There is nothing in the Budget about these things, but these are the things which really matter. Do the Government accept inflation as inevitable? Have they no cure for it? Have they given up the fight? If so, what rate of inflation per annum do they regard as acceptable? It is unfair to all Government stockholders to say that inflation must go on for ever. If the Chancellor is ever to get people back into National Savings, then he need not give them a higher rate of interest; he should gear their capital to the cost of living. They would rather have a much lower rate of interest and be sure that the capital which they have saved is safe then they would have a bigger return at present.

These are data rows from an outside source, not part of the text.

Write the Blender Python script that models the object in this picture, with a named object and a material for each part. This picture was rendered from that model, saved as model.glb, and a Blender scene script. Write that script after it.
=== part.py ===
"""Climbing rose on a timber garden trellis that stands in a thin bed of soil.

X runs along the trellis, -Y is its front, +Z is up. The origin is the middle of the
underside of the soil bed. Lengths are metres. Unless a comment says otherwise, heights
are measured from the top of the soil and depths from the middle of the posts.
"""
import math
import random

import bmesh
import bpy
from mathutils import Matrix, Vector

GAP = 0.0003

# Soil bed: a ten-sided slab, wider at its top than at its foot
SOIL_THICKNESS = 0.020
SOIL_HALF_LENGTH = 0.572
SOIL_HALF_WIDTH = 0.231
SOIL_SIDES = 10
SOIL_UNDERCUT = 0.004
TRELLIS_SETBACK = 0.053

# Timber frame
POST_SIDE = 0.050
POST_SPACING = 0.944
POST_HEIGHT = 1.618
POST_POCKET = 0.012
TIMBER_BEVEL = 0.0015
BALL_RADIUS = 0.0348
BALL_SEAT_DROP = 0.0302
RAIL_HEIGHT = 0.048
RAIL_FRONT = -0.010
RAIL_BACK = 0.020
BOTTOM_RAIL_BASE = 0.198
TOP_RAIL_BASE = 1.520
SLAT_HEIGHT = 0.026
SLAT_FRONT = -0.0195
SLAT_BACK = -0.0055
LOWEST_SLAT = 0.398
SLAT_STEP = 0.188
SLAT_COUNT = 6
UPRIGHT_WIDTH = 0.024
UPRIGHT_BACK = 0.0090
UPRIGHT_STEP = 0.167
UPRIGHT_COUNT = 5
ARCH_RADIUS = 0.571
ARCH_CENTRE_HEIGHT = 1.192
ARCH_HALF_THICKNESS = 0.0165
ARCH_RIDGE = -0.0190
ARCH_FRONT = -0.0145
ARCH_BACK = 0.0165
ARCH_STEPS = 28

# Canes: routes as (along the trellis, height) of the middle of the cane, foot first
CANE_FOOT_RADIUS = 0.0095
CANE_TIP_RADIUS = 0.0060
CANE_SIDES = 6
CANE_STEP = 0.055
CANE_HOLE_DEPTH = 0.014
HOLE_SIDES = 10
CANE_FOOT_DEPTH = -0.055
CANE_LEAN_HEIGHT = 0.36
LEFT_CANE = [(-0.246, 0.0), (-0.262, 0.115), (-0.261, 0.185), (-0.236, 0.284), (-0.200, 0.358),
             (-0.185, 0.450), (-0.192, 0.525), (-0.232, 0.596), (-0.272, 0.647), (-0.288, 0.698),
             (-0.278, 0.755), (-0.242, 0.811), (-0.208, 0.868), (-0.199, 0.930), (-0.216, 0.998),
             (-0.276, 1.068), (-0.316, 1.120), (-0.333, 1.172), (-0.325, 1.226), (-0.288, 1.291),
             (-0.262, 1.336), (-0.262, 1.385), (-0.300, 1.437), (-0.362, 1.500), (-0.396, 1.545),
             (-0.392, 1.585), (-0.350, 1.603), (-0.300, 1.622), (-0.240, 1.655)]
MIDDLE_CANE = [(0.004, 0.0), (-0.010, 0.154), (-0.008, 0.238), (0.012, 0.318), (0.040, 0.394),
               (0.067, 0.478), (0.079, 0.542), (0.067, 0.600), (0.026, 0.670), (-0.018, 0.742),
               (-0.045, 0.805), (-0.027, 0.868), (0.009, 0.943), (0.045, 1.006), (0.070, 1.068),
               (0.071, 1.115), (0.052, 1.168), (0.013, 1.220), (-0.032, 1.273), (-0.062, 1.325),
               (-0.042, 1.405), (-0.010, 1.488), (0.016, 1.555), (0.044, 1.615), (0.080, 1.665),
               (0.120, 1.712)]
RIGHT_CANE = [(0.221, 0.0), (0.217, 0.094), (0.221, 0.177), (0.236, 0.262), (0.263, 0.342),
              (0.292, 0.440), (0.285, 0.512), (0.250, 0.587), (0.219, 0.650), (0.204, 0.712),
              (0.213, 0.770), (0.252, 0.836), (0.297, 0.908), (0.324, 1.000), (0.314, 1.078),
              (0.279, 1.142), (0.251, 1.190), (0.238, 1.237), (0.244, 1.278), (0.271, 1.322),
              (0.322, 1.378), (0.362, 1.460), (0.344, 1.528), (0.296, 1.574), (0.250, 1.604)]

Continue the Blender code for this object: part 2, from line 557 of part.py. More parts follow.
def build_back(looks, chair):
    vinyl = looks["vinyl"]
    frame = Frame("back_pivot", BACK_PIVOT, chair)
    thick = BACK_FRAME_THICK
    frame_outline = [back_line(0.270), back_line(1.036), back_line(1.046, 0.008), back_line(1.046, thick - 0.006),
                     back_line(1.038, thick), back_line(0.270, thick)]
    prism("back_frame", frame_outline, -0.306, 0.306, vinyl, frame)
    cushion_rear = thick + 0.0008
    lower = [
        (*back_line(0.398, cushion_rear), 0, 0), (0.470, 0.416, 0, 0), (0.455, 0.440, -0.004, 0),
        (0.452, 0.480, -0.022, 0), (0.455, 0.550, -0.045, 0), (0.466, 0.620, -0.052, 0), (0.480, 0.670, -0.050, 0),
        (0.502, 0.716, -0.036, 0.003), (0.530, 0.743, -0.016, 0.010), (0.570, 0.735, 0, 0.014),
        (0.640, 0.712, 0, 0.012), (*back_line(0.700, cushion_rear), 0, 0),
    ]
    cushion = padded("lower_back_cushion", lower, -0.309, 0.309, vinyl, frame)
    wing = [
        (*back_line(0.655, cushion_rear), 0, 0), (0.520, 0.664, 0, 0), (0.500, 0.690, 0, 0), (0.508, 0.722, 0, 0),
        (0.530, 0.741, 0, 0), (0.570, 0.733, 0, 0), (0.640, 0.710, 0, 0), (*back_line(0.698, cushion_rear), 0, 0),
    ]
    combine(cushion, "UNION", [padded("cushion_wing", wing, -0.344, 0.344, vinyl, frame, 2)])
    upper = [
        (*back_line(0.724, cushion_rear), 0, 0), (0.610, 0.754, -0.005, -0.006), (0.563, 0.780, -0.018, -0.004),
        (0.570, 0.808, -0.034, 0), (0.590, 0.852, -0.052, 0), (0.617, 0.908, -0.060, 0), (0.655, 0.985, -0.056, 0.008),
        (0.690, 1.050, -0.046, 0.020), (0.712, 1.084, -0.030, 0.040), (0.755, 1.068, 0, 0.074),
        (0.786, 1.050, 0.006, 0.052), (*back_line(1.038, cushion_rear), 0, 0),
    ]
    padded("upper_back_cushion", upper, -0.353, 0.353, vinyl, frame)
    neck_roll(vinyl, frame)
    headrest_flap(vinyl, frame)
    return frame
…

I beg of him to say to his people in the trade union world and to our people on the employing side of industry that the way to real political ruin in the country, as history shows, is to ruin the currency. In classical days the Roman Emperors fell when their currency was debased. It was the debasement of the currency in Germany which caused the middle class in Germany to turn to Hitler. The greatest challenge which this Government have is to keep money fair and decent.
I ask the Chancellor to look at the questions which I have put. I feel that the Budget does not face up to the real problems with which we are confronted.